Traffic control
With the beginning of the kamikaze missions we call denominational conventions only a month or two off, it is proper and wise to prepare ourselves for what will happen at most of them. Delegates will fight over authority and sex—defined respectively as ways of trying to govern denominations, and abortion and homosexuality.
One of my favorite metaphors for these assemblies, so easily overtaken by irrationality and the lack of common sense, is the family reunion. The attractions and repellings at church conventions match those emotionally charged encounters under the picnic trees. Relatives gorge and smile, gossip and backbite. But they come back for another round the next year.
Most denominational families get along pretty well during most of the year, doing the Lord’s work and coexisting in Christian community. It is always wondrously revealing to see their other selves surface at conventions, where traffic snarls, bumpers bump and road rage rages. What causes the jam-ups?
This second metaphorical explanation hit me as I read Stephen Budiansky on traffic, “The Physics of Gridlock,” in the December Atlantic Monthly. Americans think gridlock results from merging, entering and exiting traffic, or from “gaper blockings” at accident sites on superhighways, and the like.
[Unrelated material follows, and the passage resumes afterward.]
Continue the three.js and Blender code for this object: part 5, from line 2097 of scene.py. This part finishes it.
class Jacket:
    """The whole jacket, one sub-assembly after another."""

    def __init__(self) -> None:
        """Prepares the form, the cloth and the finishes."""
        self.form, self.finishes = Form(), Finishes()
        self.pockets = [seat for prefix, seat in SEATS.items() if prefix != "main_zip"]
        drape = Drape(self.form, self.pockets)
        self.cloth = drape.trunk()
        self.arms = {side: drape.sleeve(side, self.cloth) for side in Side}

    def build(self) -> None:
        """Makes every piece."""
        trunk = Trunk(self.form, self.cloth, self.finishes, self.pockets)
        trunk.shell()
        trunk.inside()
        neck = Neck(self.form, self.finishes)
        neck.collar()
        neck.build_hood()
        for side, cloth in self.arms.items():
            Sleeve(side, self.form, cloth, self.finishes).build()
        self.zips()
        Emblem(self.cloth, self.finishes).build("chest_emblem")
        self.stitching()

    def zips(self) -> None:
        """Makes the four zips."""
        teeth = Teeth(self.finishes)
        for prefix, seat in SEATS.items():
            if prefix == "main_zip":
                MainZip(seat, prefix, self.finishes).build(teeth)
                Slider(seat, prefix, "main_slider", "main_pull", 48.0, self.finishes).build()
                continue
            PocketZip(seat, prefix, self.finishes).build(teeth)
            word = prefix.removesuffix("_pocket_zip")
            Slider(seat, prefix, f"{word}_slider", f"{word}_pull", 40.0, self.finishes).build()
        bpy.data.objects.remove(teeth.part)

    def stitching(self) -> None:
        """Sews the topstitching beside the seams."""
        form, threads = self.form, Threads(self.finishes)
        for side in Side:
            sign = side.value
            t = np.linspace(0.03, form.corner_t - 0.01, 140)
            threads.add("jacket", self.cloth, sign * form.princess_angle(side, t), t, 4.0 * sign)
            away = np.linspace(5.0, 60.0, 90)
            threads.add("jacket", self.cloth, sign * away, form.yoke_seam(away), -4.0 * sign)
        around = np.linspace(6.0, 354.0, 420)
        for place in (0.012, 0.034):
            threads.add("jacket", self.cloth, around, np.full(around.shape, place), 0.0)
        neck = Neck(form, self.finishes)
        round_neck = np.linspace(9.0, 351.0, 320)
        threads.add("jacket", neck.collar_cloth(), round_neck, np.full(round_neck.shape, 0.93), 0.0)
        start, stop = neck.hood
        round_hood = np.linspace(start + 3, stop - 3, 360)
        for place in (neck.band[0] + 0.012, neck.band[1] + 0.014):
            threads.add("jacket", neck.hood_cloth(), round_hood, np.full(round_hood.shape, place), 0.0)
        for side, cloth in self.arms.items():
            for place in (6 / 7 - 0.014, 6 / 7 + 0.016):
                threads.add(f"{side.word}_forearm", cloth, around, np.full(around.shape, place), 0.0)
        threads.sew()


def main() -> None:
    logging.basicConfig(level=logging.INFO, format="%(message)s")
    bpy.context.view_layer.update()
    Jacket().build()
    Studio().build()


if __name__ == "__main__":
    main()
To improve things come experts who give obvious but only partially successful advice, like “add road space” and “lower the number of vehicles.” Then all will be well.
No, say the German theoretical physicists whom Budiansky cites. They claim that traffic behaves much like gas molecules encountering bottlenecks. But “the eeriest thing” the German equations suggested, Budiansky reports, “was the implication that traffic congestion can arise completely spontaneously under certain circumstances.” Traffic can flow at a density a road should be able to handle “and then suddenly gel into a slow-moving ooze.” And a traffic jam lasts long after any occasion for it has passed. The phenomenon is called hysteresis—and denominations will suffer it during convention season.
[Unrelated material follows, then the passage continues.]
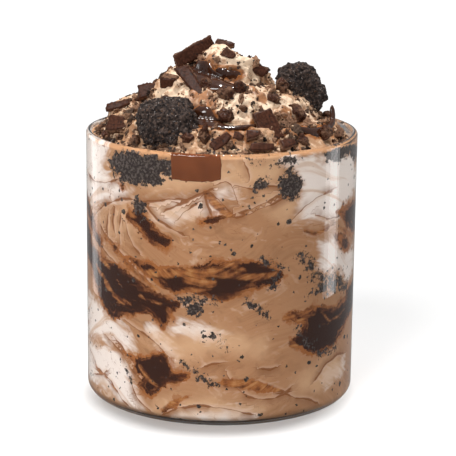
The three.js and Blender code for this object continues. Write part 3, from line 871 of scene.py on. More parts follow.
FUDGE_STROKES = {
    "below the slab": [(-6, 67, 0.9), (-3, 68, 1.3), (1, 69, 0.6)],
    "lens": [(-1, 14.6, 0.3), (4, 15.2, 0.7), (8, 13.8, 1.3), (13, 12.2, 1.1), (21, 10.5, 0.1)],
    "low streak": [(-18.5, 3.5, 0.3), (-16, 5.5, 0.7), (-13, 8, 0.6), (-9, 10.3, 0.2)],
    "over the mass": [(-44, 57.2, 0.2), (-38.5, 55, 0.6), (-34.5, 52.5, 1.0), (-30, 50, 1.2)],
    "spot": [(-35, 75.5, 0.7), (-34, 75, 0.7)],
    "wall line": [(-60, 62, 0.3), (-55, 62.5, 0.5), (-51, 62.5, 0.2)],
}
# Thin lines where one fold of ice cream lies on the next, each with painted shade on its left as one follows
# it and a narrow painted highlight on its right.
FOLD_LINES = {
    "egg top": [
        (-51, 62.5), (-48, 65.2), (-44.5, 67.3), (-38.5, 70), (-34.5, 71.5), (-30.5, 72), (-24.5, 72),
        (-19.5, 73), (-16, 74), (-11, 74), (-8.5, 75), (-6, 76.2), (-3, 78),
    ],
    "egg left": [(-38, 50), (-43.5, 52.5), (-48.5, 55), (-54, 57.5), (-59, 61)],
    "egg low": [(-24, 46.5), (-30, 50.5), (-34.5, 53.5), (-38.5, 56), (-43.5, 58), (-46, 60)],
    "stripe a": [(-41.5, 57), (-42.5, 60.5), (-41.5, 65)],
    "stripe b": [(-38, 59.5), (-39, 63), (-38, 67.5)],
    "stripe c": [(-27, 55), (-29.5, 57), (-32, 60.5), (-33, 64)],
    "stripe d": [(-35.5, 57), (-36, 61), (-35, 65.5)],
    "patch side": [(-25, 71), (-20.5, 67), (-16.5, 65), (-12, 63)],
    "patch a": [(-17.5, 70), (-14, 72), (-10.5, 73.5)],
    "patch b": [(-14, 67), (-11, 70.5), (-7.5, 73)],
    "peak left": [(-2.5, 68), (-3.5, 71), (-5, 75), (-4.5, 77)],
    "peak right": [(-4, 77.2), (-1.5, 75), (1, 72.5), (3.5, 69.5)],
    "swirl": [(5, 74), (4, 77), (3, 79.5), (1.5, 80.5), (-1, 79.5)],
    "swirl over": [(18, 78), (16, 78.5), (12.5, 78.5), (10, 77.5), (4, 79.3)],
    "fold low": [(22, 75), (18, 73.5), (15, 72.3), (11.5, 71.2), (9, 69.8), (5, 69), (1, 69)],
    "fold high": [(20, 76), (16, 74.2), (12.5, 72.8), (9.5, 71.4), (5, 70.2)],
    "upper line": [(8.5, 81.5), (8, 84), (7, 86.3)],
    "right wisp": [(28.5, 62.5), (32.5, 61), (36, 61.3), (41, 62.5)],
    "right wisp low": [(33, 67), (38, 65), (44, 64.5)],
    "long line": [(-25, 11), (-26.5, 13), (-30, 15.4), (-32.5, 18), (-35, 20.4), (-39, 22.4), (-43, 23.8)],
    "long line over": [(-27, 15), (-30, 17.6), (-33, 20.8), (-35, 23), (-39, 24.8)],
    "under the mass": [(-16, 22), (-19.5, 25), (-21.5, 26.8), (-25, 28.7), (-29, 30), (-33, 31.5)],
    "low left": [
        (-32, 2.8), (-34.5, 4.3), (-37.5, 6.7), (-40.5, 9), (-45, 10.4), (-50.5, 11), (-53, 13.2),
        (-58, 15),
    ],
    "low left hook": [(-43, 11.8), (-46, 9.6), (-52, 8.2)],
    "foot line": [(-23, 3.2), (-26, 4.8), (-28.6, 7), (-30, 10.2)],
    "middle crease": [(1, 21.5), (-2, 21), (-4.5, 20.2)],
    "small crease": [(18.5, 19), (16, 18.4), (13.5, 18.9)],
    "lens low": [(24, 11.5), (21, 9.2), (17, 8.4), (12.5, 8.8), (9, 10), (6, 12.4), (3.6, 15.4), (2.4, 18)],
    "line right": [(35, 3.8), (31, 6), (25.5, 7.6), (21, 10.3), (17, 12.3), (13, 14.4)],
    "low arc": [(10, 4), (2, 6.2), (-6, 7), (-13, 5.5), (-18, 3)],
    "right arc": [(34, 12), (39, 16), (46, 17.5), (53, 16)],
    "upper left arc": [(-35, 78), (-42, 75.4), (-50, 74), (-58, 75)],
    "right rise": [(22, 66), (27, 70), (33, 73), (40, 74)],
}
AMBER_STROKES = {
    "fold": [(-5, 77, 0.8), (-3, 74, 1.1), (0, 71, 1.1), (3, 69.5, 0.7)],
    "middle": [(-11, 48.2, 1.3), (-6, 48, 1.7), (-2, 47.6, 1.0)],
    "middle wedge": [(0, 54.2, 0.8), (4, 53.2, 1.1), (8, 51.5, 0.4)],
    "over the band": [
        (-26, 49, 0.8), (-18, 49.5, 1.4), (-9, 51, 1.5), (0, 51, 1.5), (8, 49.5, 1.2), (14, 50, 0.5),
    ],
    "band right": [(10, 48, 0.5), (14, 49.5, 1.0), (18, 50, 0.6)],
    "left": [(-47, 49, 0.5), (-44, 48.5, 0.9), (-41, 47.5, 0.5)],
    "left below": [(-50, 46.2, 0.5), (-47, 44.5, 0.9), (-44, 43.5, 0.5)],
    "left middle": [(-43.5, 42.5, 0.9), (-42, 41, 1.3), (-40, 40, 0.5)],
    "left low": [(-39, 39, 0.7), (-36, 37.8, 1.1), (-31, 37.5, 0.5)],
    "long slash": [(-42, 56, 0.2), (-36, 52.2, 0.6), (-30, 49, 0.7), (-25, 46.4, 0.7), (-20, 44, 0.5)],
    "short slash": [(-27, 41, 0.4), (-23, 40, 0.4), (-19, 39.5, 0.3)],
    "hook": [(-16.5, 38, 0.8), (-15, 35, 0.9)],
    "notch": [(-32, 70, 0.5), (-30.5, 67, 0.9), (-28.5, 66.5, 0.5)],
    "low": [(-27, 17.5, 0.4), (-24.5, 14, 0.7), (-20, 11.6, 0.5)],
    "right": [(26, 33, 0.4), (29, 34, 0.6), (33, 34.5, 0.4)],
    "right lobe": [(23.5, 26.5, 0.9), (26, 24, 0.9)],
    "right tip": [(21, 34.8, 1.1), (24, 35, 0.9)],
    "round the lens": [(2, 14.5, 1.2), (8, 14.2, 1.8), (15, 12.6, 1.3), (20, 11, 0.4)],
    "low left": [(-52, 13, 0.3), (-50, 10.6, 0.7), (-44, 9.8, 0.6), (-38, 7, 0.3)],
    "streak": [(-19, 4, 0.4), (-15, 7, 0.8), (-10, 9.5, 0.4)],
    "right edge": [(45, 61, 0.5), (50, 58.5, 0.9), (58, 54.5, 0.9)],
    "peak": [(-4, 76.5, 0.3), (-2, 74, 0.9), (0.5, 71.5, 1.1), (2.5, 69.8, 0.7)],
    "middle low": [(-11, 45.2, 0.4), (-7.5, 45, 0.7), (-3, 46, 0.4)],
    "right slash": [(36, 34.5, 0.2), (40.5, 30.5, 0.4), (45, 30.5, 0.4), (51, 32, 0.2)],
    "right wisp": [(27, 63, 0.4), (32.5, 61, 0.8), (38, 61.5, 0.5)],
}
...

Some Americans resist this German model “because of its assault on rational determinism and common sense.” But, I ask you, look around and ahead of and behind you when next you are caught in a traffic bottleneck on an expressway and try to account for the snarl commonsensically and rationally.
Think of the topics that tore denominational assemblies apart 30, 20 or 10 years ago: can you account for them rationally? And do we now really think that the votes church bodies cast on questions such as the ordination of homosexuals or the forbidding of the blessing of gay unions will settle much of anything? Can you remember when last you heard of a layperson, gay or straight, united or solitary, being excommunicated? The only authority modern religious bodies have is over who gets admitted to and remains in the clergy ranks. Convening denominations spend their time on clerical traffic control.
And all the while the laypeople move along, sometimes in free flow and sometimes caught in bottlenecks, sometimes spontaneously doing the works of the Lord and sometimes spontaneously jammed and prevented from doing it by—what? By what gets resolved or unresolved at the church conventions? Maybe the gridlocks have more to do with spontaneous hysteresis, not to be overcome by human parliamentary procedure but only by the power of the Holy Spirit, who comes and goes as spontaneously as the wind.